Going to 10K for the parallel resistor sharpened it up some but
that wasn't all of it, here's the response with the original coil
and cap values...
At first I tried for L~=44nH C~=150pF but that was a no-go - the
smaller the coil is the harder it is to fabricate with reasonable
accuracy. Plus thinking I'd be stabilizing things (was compressing
and expanding the coil to tune) I made the filter on perfboard and
used epoxy on the back side to lock it all in place. Couldn't even
find a null. Used the same values but air-suspended, found a
sort-of null but with this small of an inductor it's just too hard
to turn.. as soon as I let go the null went away. Put it aside (it
worked fine), then the other day at the amp shop I found a
variable trimmer capacitor - ~10pF to 100pF (and totally
unobtainium like most trimmer caps these days). Mouser has a
similar 6pF to 65pF trimmer in stock (at the moment), Vishay part
number BFC280831659. They also have 56nH inductors, part number
1026R-10J but don't know how they'd work for this.
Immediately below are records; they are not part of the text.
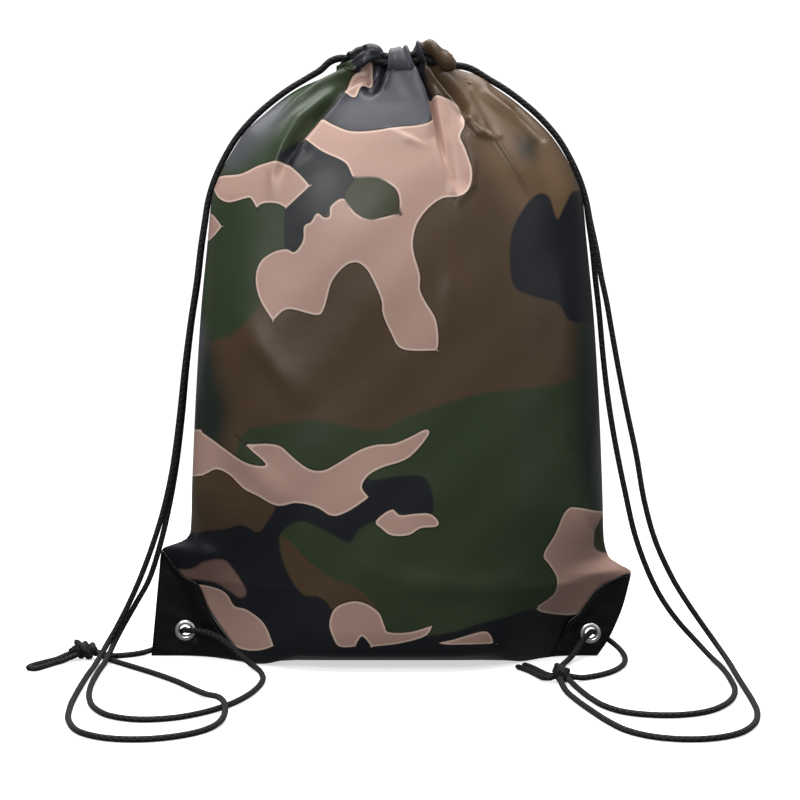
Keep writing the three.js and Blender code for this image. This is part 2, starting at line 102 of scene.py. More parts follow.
def curve_through(pairs, at):
    """A monotone cubic through (position, value) pairs."""
    px, py = np.array(pairs, float).T
    x = np.clip(at, px[0], px[-1])
    slope = np.diff(py) / np.diff(px)
    a, b = slope[:-1], slope[1:]
    inner = np.where(a * b > 0, 2 * a * b / np.where(a + b == 0, 1, a + b), 0)
    tangent = np.concatenate([slope[:1], inner, slope[-1:]])
    i = np.clip(np.searchsorted(px, x, side="right") - 1, 0, len(px) - 2)
    width = px[i + 1] - px[i]
    t = (x - px[i]) / width
    rise = (3 - 2 * t) * t * t
    bend = (1 - t) * tangent[i] - t * tangent[i + 1]
    return py[i] * (1 - rise) + py[i + 1] * rise + width * t * (1 - t) * bend


def section(z, side):
    corner = 1 - smoothstep(*side["tab"], z)
    edge, depth = curve_through(side["edge"], z), curve_through(HALF_DEPTH, z)
    tail = TAIL * (TAB_TAIL / TAIL) ** corner
    return edge, depth, lerp(POWER, TAB_POWER, corner), tail, curve_through(side["rim"], z)


def depth_at(x, z, side):
    edge, depth, power, tail, _ = section(z, side)
    return depth * (1 - np.minimum(np.abs(x) / edge, 1) ** power) ** tail


def body_row(z, facing, half_count):
    """One row of cloth from seam to seam at even steps, and how far along it each point is from the
    middle."""
    found = []
    for side in SIDES:
        edge, depth, power, tail, rim = section(z, side)
        turn = np.linspace(0, math.acos((rim / depth) ** (1 / (2 * tail))), SECTION_STEPS)
        x, y = edge * np.sin(turn) ** (2 / power), depth * np.clip(np.cos(turn), 0, 1) ** (2 * tail)
        y = np.maximum(y, SEAM_Y)
        s = np.concatenate([[0], np.cumsum(np.hypot(np.diff(x), np.diff(y)))])
        even = np.linspace(0, s[-1], half_count)
        sign = side["sign"]
        found.append((sign * np.interp(even, s, x), facing * np.interp(even, s, y), sign * even))
    (lx, ly, ls), (rx, ry, rs) = found
    x, y = np.concatenate([lx[::-1], rx[1:]]), np.concatenate([ly[::-1], ry[1:]])
    return np.stack([x, y, np.full(len(x), float(z))], -1), np.concatenate([ls[::-1], rs[1:]])


# ---- Small tools ----

def front_view(points):
    """Where points of the front are seen on the middle plane."""
    grow = EYE_DISTANCE / (EYE_DISTANCE + points[..., 1])
    return np.stack([points[..., 0] * grow, EYE_HEIGHT + (points[..., 2] - EYE_HEIGHT) * grow], -1)


def grid_normals(grid):
    across, up = np.gradient(grid, axis=1), np.gradient(grid, axis=0)
    normal = np.cross(across, up)
    return normal / np.maximum(np.linalg.norm(normal, axis=-1, keepdims=True), 1e-9)


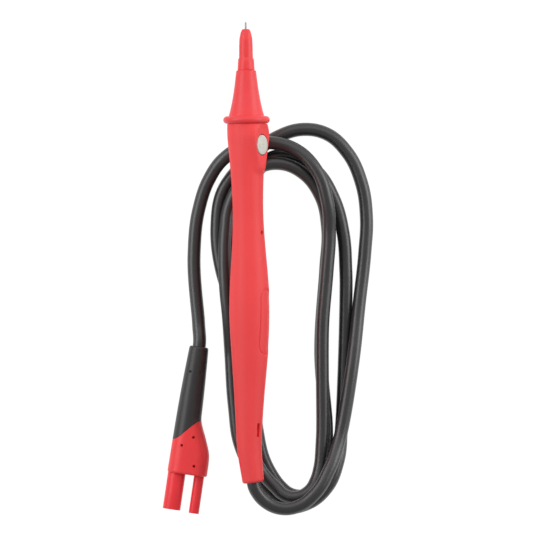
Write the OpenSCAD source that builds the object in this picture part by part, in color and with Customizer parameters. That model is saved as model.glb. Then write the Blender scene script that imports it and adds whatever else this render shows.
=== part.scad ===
/* [Needle and nib] */
// Bare needle in front of the nib
needle_reach = 3.3; // [2:0.1:5]
// Diameter of the needle
needle_d = 0.86; // [0.7:0.02:1.1]
// Diameter of the needle's stem inside the nib
stem_d = 1.6; // [1.4:0.1:2]
// Diameter of the nib just behind its round front
nib_front_d = 5.4; // [4.6:0.1:6]
// Diameter of the nib at its first step
nib_back_d = 6.25; // [6:0.05:6.8]
// Distance from the needle's root to the first step
first_step_at = 13.4; // [10:0.1:15]
// Diameter of the nib behind the first step
collar_d = 7.1; // [6.9:0.1:7.5]
// Distance from the needle's root to the nose
nose_at = 18.6; // [17:0.1:22]
// Diameter of the nib's shank inside the nose
shank_d = 6.4; // [5.6:0.1:6.6]
// Length of the shank inside the nose
shank_len = 10.4; // [6:0.1:12]

/* [Nose and guard] */
// Diameter of the nose at its front
nose_front_d = 8.9; // [8.2:0.1:9.6]
// Diameter of the nose where it meets the guard
nose_back_d = 16.2; // [14:0.1:18]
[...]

I wound my own coil - 6 turns, 0.2" outside diameter, 0.55"
length per ECALCS...
To get in the range of the prescribed 117pF I paralleled a 68pF
capacitor (for the 65pF trimmer from Mouser use a 100pF), along
with the 10K damping resistor. This time running the cable through
the antenna side I got a noticeable null, even without having to
degrade the signal by shorting the output. Definitely easier to
adjust when using a trimmer capacitor, just use something
non-metallic. Here's what it looks like now...
This will probably do. Actually for the most part this concept
works fine even without the channel 3 notch filter, just picks up
a bit more RF interference (and not that much, have to look for
it). With the filter in place it has about 3db less loss on the
cable side, about +/- a few degrees phase shift going on around
channel 3 but I see no effect from that. Probably more than
anything it was an exercise in figuring out how to use the
air-core coil winding formula but without RF test equipment all I
can really tell is that it's in the ballpark.